# Pier or Surf



## Pakoenning (May 21, 2018)

I’m headed to Perdido Key for vacation in two weeks would like to take my 7yr old fishing one morning. What are the piers like around there. I’ve fished pier and surf in Texas a few times, seems piers are better at night. Any suggestions? What would you recommend if you had just one morning in Perdido?


----------



## softbutchharley (Jan 19, 2016)

An experienced guide


----------



## Fishing#3 (May 10, 2018)

Honestly it isn't gonna make much difference. You'd probably be better off on the pier though than just picking a stretch of beach and praying that's where the fish are running.


----------



## AdrenB (Jun 20, 2017)

softbutchharley said:


> An experienced guide


X2 on that


----------



## MrFish (Aug 21, 2009)

One morning in Perdido? I would get some fresh shrimp, Fish Bites and try to get some sand fleas. Then I would set up on the beach.


----------



## poorboy (Mar 11, 2016)

Get a guide and go inshore for 4 hours.
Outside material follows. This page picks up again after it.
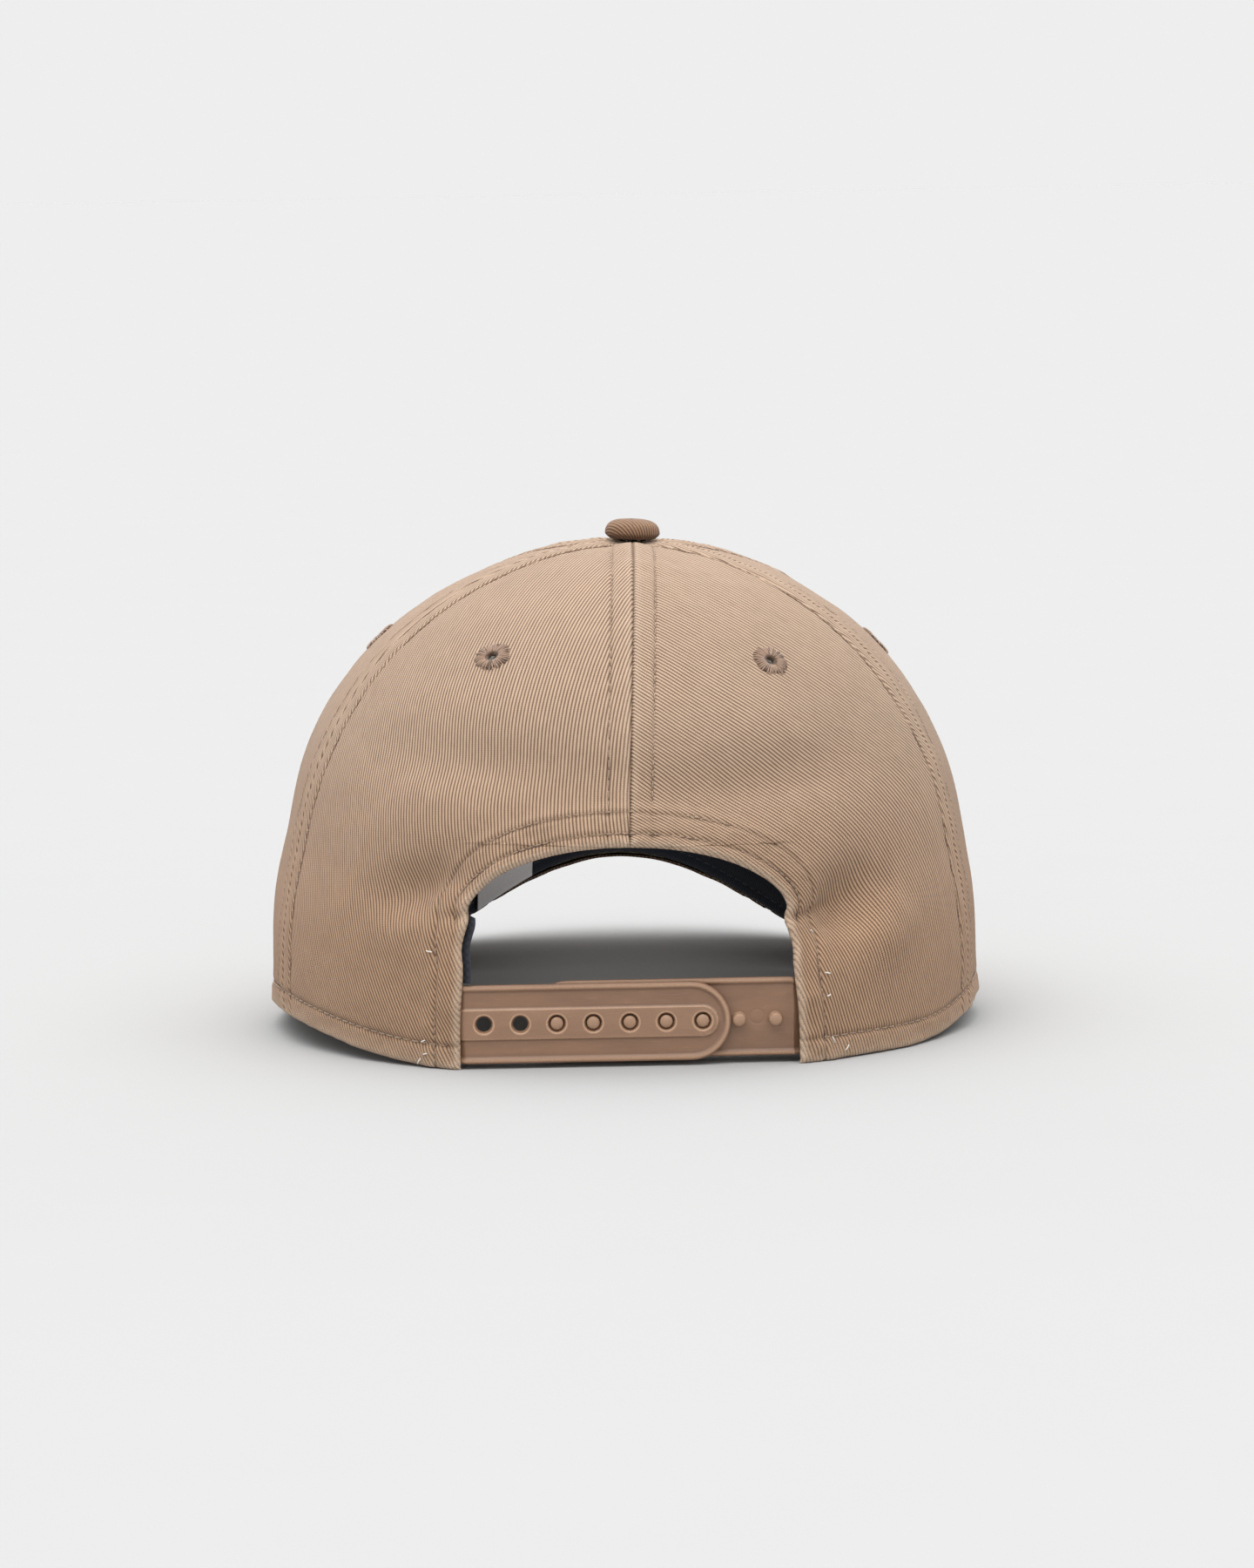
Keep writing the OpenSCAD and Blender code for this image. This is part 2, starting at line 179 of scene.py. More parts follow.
def noise(points, size, seed):
    """Smooth random field from -1 to 1 with lumps about `size` across."""
    lattice = np.random.default_rng(RNG_SEED + seed).uniform(-1, 1, (32, 32, 32))
    q = np.asarray(points, float) / size
    cell = np.floor(q).astype(int)
    f = smooth(q - cell)
    total = 0
    for corner in itertools.product((0, 1), repeat=3):
        weight = np.prod(np.where(corner, f, 1 - f), axis=-1)
        i, j, k = np.moveaxis((cell + corner) % 32, -1, 0)
        total = total + weight * lattice[i, j, k]
    return total


# ---------------------------------------------------------------- the crown's surface

def wrapped(phi):
    """The same angle between half a turn left and half a turn right."""
    return (phi + pi) % tau - pi


def fullness(phi):
    return BACK_FULLNESS + (FRONT_FULLNESS - BACK_FULLNESS) * np.abs(np.sin(phi / 2)) ** 6


def rise(z):
    return np.clip((z - WALL_H) / (CROWN_H - WALL_H), 0, 1)


def shrink(phi, z):
    """How far the crown has drawn in at a height: 1 at the wall, 0 at the top."""
    return np.sqrt(np.maximum(0, 1 - rise(z) ** fullness(phi)))


def angle_of(distance, phi, z):
    """Angle that a distance across the cloth takes up."""
    return distance / (CROWN_W * np.maximum(shrink(phi, z), 0.01))


def hem(phi):
    """Height of the crown's lower edge."""
    phi = wrapped(np.asarray(phi, float))
    ear_lift = (1 - DROOP * hump(phi - DROOP_ANGLE, DROOP_WIDTH)) * EAR_LIFT
    phi = np.abs(phi)
    to_visor = (phi - EAR_ANGLE) / (VISOR_ANGLE - EAR_ANGLE)
    ear = np.where((to_visor > 0) & (to_visor < 1), ear_lift * np.sin(pi * to_visor) ** 2, 0)
    x = CROWN_W * np.sin(phi)
    arch = VISOR_LIFT * np.cos(pi / 2 * x / VISOR_ARCH_W) ** 2
    return ear + np.where((np.cos(phi) < 0) & (x < VISOR_ARCH_W), arch, 0)


def seam_angle(seam, share):
    low, high = SEAMS[seam]
    return low + (high - low) * share * share


def share_of(z):
    """Share of the way up the crown's curve, as the seams' lean uses it."""
    return np.arcsin(np.clip(z / CROWN_H, 0, 1) ** 1.25) / (pi / 2)


def height_of(share):
    return CROWN_H * np.sin(pi / 2 * share) ** 0.8


TOP_Z = height_of(CLOTH_END)


def above_hem(phi, level):
    """Height of a level that follows the hem below and is flat at the top."""
    return hem(phi) + level / TOP_Z * (TOP_Z - hem(phi))


def panel_middle(phi, z):
    """1 midway between two seams and 0 on them."""
    share = share_of(z)
    phi = np.abs(wrapped(phi))
    edges = [seam_angle(seam, share) + 0 * phi for seam in SEAMS]
    middle = np.zeros_like(phi)
    for a, b in zip(edges, edges[1:]):
        t = (phi - a) / (b - a)
        middle = np.where((t >= 0) & (t <= 1), np.sin(pi * t) ** 2, middle)
    return middle


# Dents and soft folds in the cloth, seen from behind: across, up, length, width, turn from
# level in degrees, depth
DENTS = [
    (-60.42, 46, 15, 6.5, 22, 4.4),
    (-69.96, 37, 14, 6, -10, -0.9),
    (-47.7, 39.5, 4.5, 1.7, 8, 1.0),
    (-53, 43.5, 7, 2.4, 15, -0.5),
    (50.88, 39.5, 10, 1.7, 8, 1.5),
    (62.54, 40.5, 14, 8.5, 24, 7.2),
    (78.44, 32, 11, 7, 30, -1.2),
    (61.48, 32, 10, 3, 8, -0.5),
    (-44.52, 78, 34, 7.5, -3, 2.5),
    (36.04, 74, 36, 8.0, 5, 3.0),
    (-65.72, 64, 22, 10, 20, -0.7),
    (42.4, 92, 26, 9, -8, -0.5),
    (-21.2, 96, 24, 8, 5, -0.4),
]


def bare_crown(phi, z):
    """Point of the plain crown and its outward normal."""
    s, n = shrink(phi, z), fullness(phi)
    length = np.where(np.cos(phi) > 0, CROWN_BACK, CROWN_FRONT)
    x, y = s * np.sin(phi), -s * np.cos(phi)
    lean_in = n * np.maximum(rise(z), 1e-9) ** (n - 1) / (CROWN_H - WALL_H)
    normal = stacked(2 * x / CROWN_W, 2 * y / length, lean_in)
    return stacked(CROWN_W * x, length * y, z), unit(normal)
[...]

Go in the morning when it's not brutally hot.
Don't go on a party boat
Don't go 20 miles off shore
Find someone local on here 

Once the kid has fun then go drag all the crap to the beach and surf fish some other day.

Pro's:
You'll likely get on fish
Lic, gear, bait and prep included
You won't spend half your time taking a boat ride
You wont get seasick in the bays


Con's:
Seems pricey but if you find a small inshore guy it's not
Your kid will have fun


----------